Optimal allocation of multiple energy storage in the integrated energy system of a coastal nearly zero energy community considering energy storage priorities

Abstract

Energy storage technologies play a vital role in the low-carbon transition of the building energy sector. However, integrating multiple energy storage (MES) into integrated energy system (IES) in high-demand coastal communities remains a challenging task. This study proposes a novel regional IES that incorporates batteries, compressed air energy storage, and thermal energy storage for the simulated coastal community in Hong Kong; then developed the multi-objective optimization considering matching, economic, and environmental performance on MES capacity allocation with specially consideration of three energy management strategies under different energy storage priorities.
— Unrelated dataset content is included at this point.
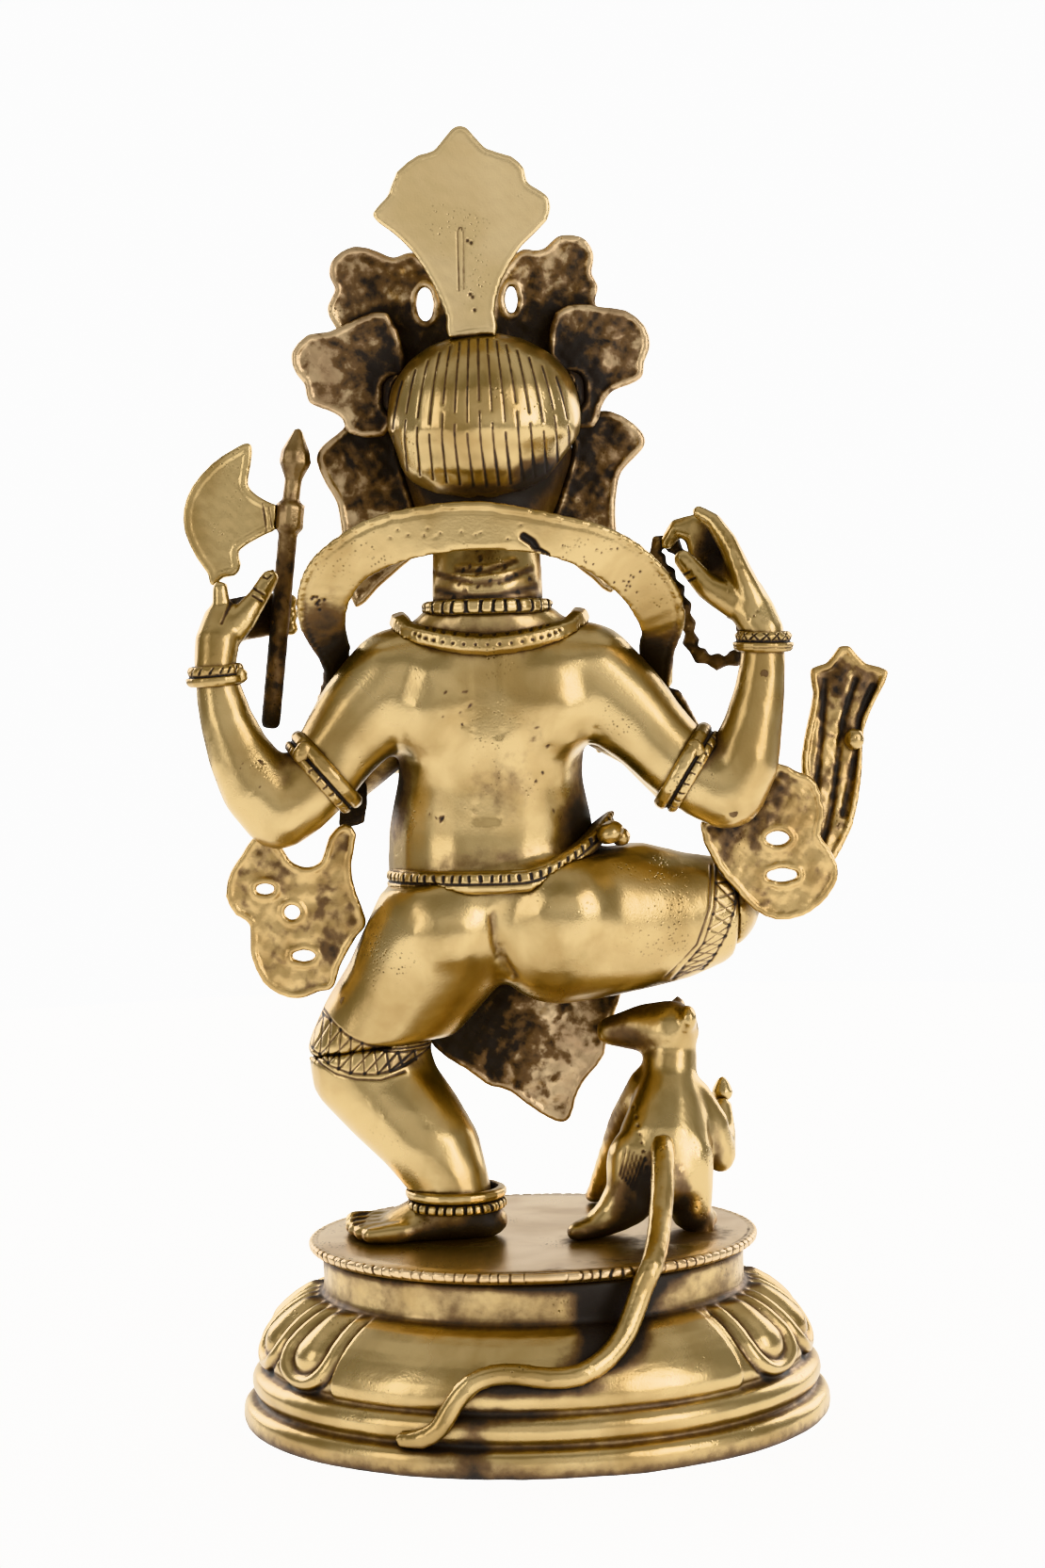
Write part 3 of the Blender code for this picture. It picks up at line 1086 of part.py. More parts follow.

The results show that all three storage priorities perform favorable outcomes across all objectives; compared to a reference scenario without storage, they achieve a relative net present value (NPVr) over 40 million HKD, a 0.29 improvement in matching performance, and over 2600 tCO2 in carbon emission reduction. Moreover, the renewable energy consumption rate exceeds 90 %, and the annual electricity import demand reduction rate exceeds 50 %. Sensitivity analysis highlights that larger energy storage capacities do not necessarily yield better outcomes, emphasizing the importance of synergistic interactions among multiple storage technologies. The presented energy system with MES and the optimal allocation approach herein may provide valuable insights for future energy planning in nearly-zero energy communities.